-- BEGIN GIVEN DATA --

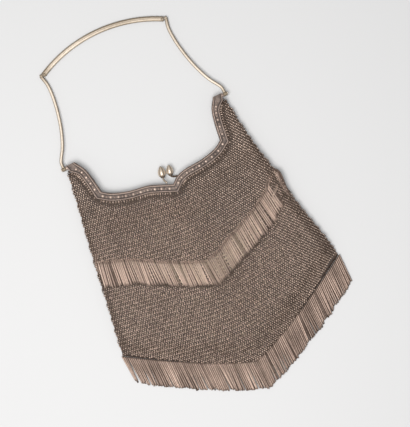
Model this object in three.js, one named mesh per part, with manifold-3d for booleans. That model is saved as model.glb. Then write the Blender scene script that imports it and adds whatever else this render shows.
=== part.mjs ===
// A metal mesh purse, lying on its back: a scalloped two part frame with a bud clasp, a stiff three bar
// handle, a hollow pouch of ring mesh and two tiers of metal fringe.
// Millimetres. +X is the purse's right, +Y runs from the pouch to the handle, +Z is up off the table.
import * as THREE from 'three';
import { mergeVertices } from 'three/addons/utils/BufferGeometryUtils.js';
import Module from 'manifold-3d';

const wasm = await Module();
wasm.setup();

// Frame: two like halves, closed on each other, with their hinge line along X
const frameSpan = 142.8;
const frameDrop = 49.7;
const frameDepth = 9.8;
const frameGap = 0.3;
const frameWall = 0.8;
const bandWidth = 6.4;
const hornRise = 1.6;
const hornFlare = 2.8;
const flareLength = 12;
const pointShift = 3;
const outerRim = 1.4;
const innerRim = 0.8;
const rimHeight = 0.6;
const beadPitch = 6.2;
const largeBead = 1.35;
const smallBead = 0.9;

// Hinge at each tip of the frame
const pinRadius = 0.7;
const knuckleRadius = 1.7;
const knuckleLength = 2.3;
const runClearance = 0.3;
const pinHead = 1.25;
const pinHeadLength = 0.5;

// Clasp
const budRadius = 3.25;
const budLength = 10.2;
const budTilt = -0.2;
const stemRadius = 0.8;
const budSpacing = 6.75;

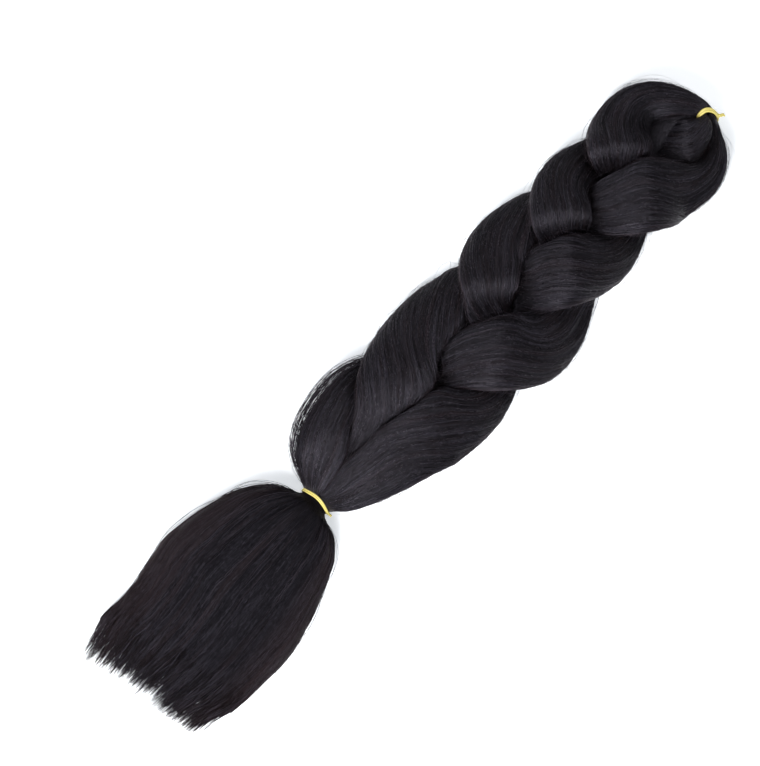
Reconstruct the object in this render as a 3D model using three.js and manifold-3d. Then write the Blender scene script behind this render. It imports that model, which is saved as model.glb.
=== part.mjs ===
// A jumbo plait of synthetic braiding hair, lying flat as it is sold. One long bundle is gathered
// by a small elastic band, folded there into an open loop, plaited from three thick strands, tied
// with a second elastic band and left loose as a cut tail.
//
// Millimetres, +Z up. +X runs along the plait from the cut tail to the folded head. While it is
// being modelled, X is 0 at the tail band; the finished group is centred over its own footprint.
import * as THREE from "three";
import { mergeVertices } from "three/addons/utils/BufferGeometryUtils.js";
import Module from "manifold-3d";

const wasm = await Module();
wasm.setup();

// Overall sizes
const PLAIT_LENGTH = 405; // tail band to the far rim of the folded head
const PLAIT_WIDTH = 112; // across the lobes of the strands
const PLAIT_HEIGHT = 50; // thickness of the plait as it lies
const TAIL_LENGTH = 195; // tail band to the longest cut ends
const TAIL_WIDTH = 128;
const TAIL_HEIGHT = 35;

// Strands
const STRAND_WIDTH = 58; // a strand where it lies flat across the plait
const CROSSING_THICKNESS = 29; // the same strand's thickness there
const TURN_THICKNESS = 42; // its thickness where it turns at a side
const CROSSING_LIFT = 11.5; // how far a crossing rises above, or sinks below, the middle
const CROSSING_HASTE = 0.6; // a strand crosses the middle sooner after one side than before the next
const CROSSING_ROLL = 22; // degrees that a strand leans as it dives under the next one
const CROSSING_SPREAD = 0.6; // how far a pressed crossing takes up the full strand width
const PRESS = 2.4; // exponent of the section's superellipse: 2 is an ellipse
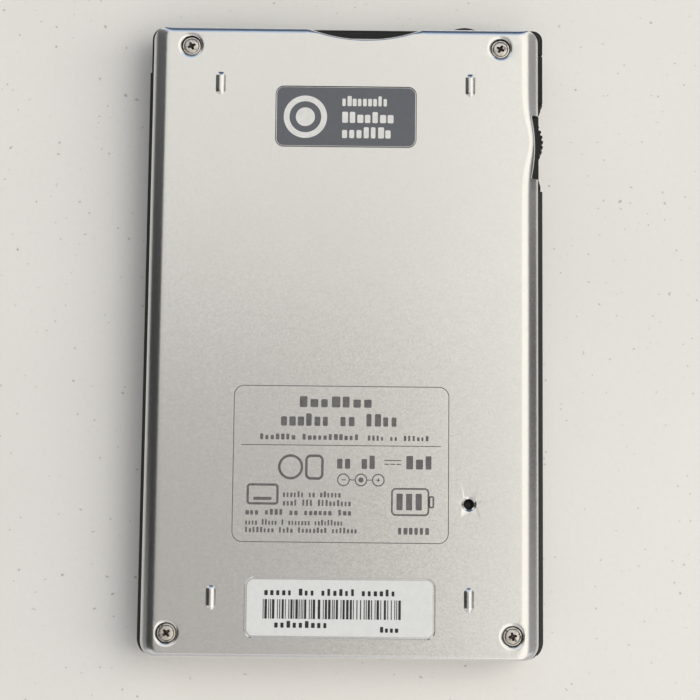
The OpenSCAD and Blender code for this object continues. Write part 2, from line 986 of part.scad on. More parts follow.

-- END GIVEN DATA --

→ **SET EXERCISE**: Write out every record verbatim.

→ **WORKED SOLUTION**:
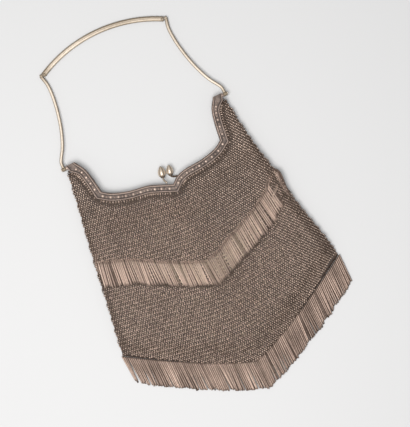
Model this object in three.js, one named mesh per part, with manifold-3d for booleans. That model is saved as model.glb. Then write the Blender scene script that imports it and adds whatever else this render shows.
=== part.mjs ===
// A metal mesh purse, lying on its back: a scalloped two part frame with a bud clasp, a stiff three bar
// handle, a hollow pouch of ring mesh and two tiers of metal fringe.
// Millimetres. +X is the purse's right, +Y runs from the pouch to the handle, +Z is up off the table.
import * as THREE from 'three';
import { mergeVertices } from 'three/addons/utils/BufferGeometryUtils.js';
import Module from 'manifold-3d';

const wasm = await Module();
wasm.setup();

// Frame: two like halves, closed on each other, with their hinge line along X
const frameSpan = 142.8;
const frameDrop = 49.7;
const frameDepth = 9.8;
const frameGap = 0.3;
const frameWall = 0.8;
const bandWidth = 6.4;
const hornRise = 1.6;
const hornFlare = 2.8;
const flareLength = 12;
const pointShift = 3;
const outerRim = 1.4;
const innerRim = 0.8;
const rimHeight = 0.6;
const beadPitch = 6.2;
const largeBead = 1.35;
const smallBead = 0.9;

// Hinge at each tip of the frame
const pinRadius = 0.7;
const knuckleRadius = 1.7;
const knuckleLength = 2.3;
const runClearance = 0.3;
const pinHead = 1.25;
const pinHeadLength = 0.5;

// Clasp
const budRadius = 3.25;
const budLength = 10.2;
const budTilt = -0.2;
const stemRadius = 0.8;
const budSpacing = 6.75;

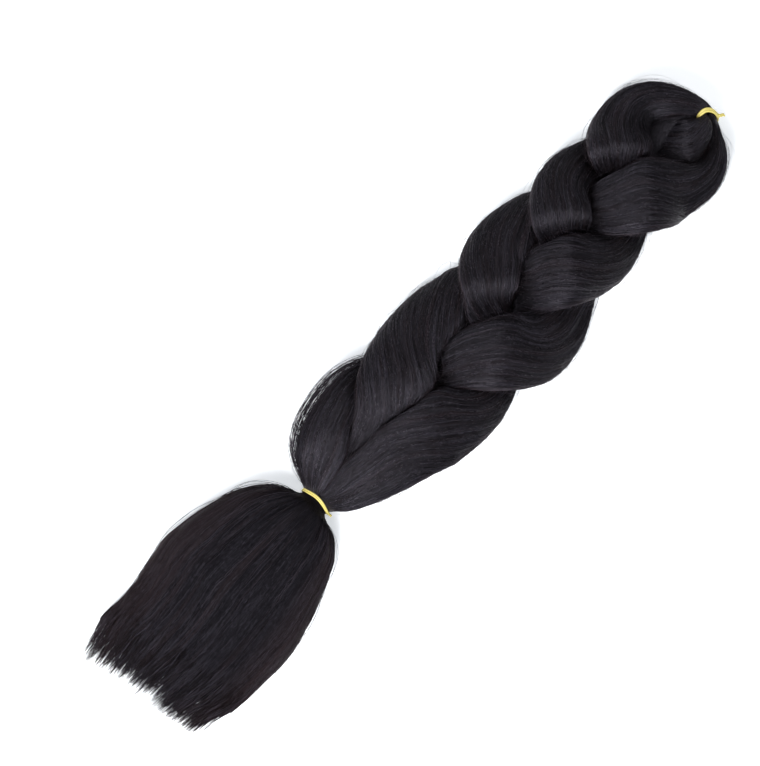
Reconstruct the object in this render as a 3D model using three.js and manifold-3d. Then write the Blender scene script behind this render. It imports that model, which is saved as model.glb.
=== part.mjs ===
// A jumbo plait of synthetic braiding hair, lying flat as it is sold. One long bundle is gathered
// by a small elastic band, folded there into an open loop, plaited from three thick strands, tied
// with a second elastic band and left loose as a cut tail.
//
// Millimetres, +Z up. +X runs along the plait from the cut tail to the folded head. While it is
// being modelled, X is 0 at the tail band; the finished group is centred over its own footprint.
import * as THREE from "three";
import { mergeVertices } from "three/addons/utils/BufferGeometryUtils.js";
import Module from "manifold-3d";

const wasm = await Module();
wasm.setup();

// Overall sizes
const PLAIT_LENGTH = 405; // tail band to the far rim of the folded head
const PLAIT_WIDTH = 112; // across the lobes of the strands
const PLAIT_HEIGHT = 50; // thickness of the plait as it lies
const TAIL_LENGTH = 195; // tail band to the longest cut ends
const TAIL_WIDTH = 128;
const TAIL_HEIGHT = 35;

// Strands
const STRAND_WIDTH = 58; // a strand where it lies flat across the plait
const CROSSING_THICKNESS = 29; // the same strand's thickness there
const TURN_THICKNESS = 42; // its thickness where it turns at a side
const CROSSING_LIFT = 11.5; // how far a crossing rises above, or sinks below, the middle
const CROSSING_HASTE = 0.6; // a strand crosses the middle sooner after one side than before the next
const CROSSING_ROLL = 22; // degrees that a strand leans as it dives under the next one
const CROSSING_SPREAD = 0.6; // how far a pressed crossing takes up the full strand width
const PRESS = 2.4; // exponent of the section's superellipse: 2 is an ellipse
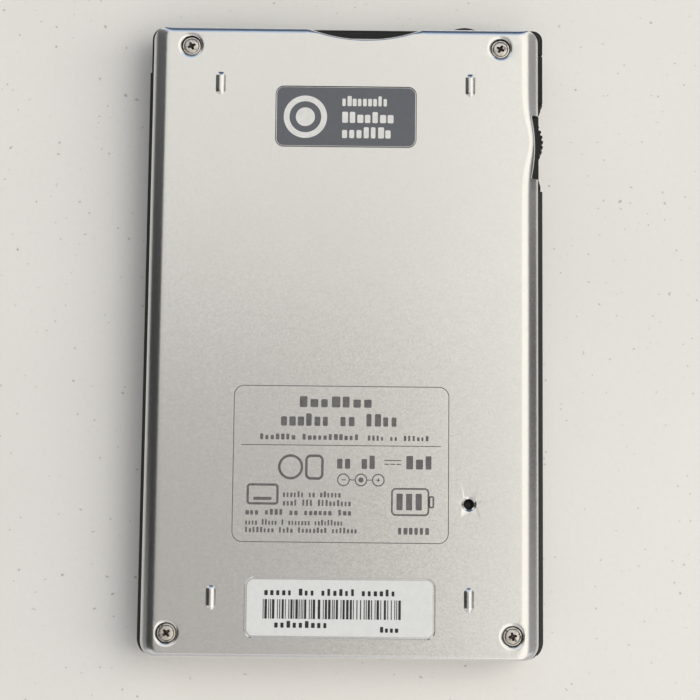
The OpenSCAD and Blender code for this object continues. Write part 2, from line 986 of part.scad on. More parts follow.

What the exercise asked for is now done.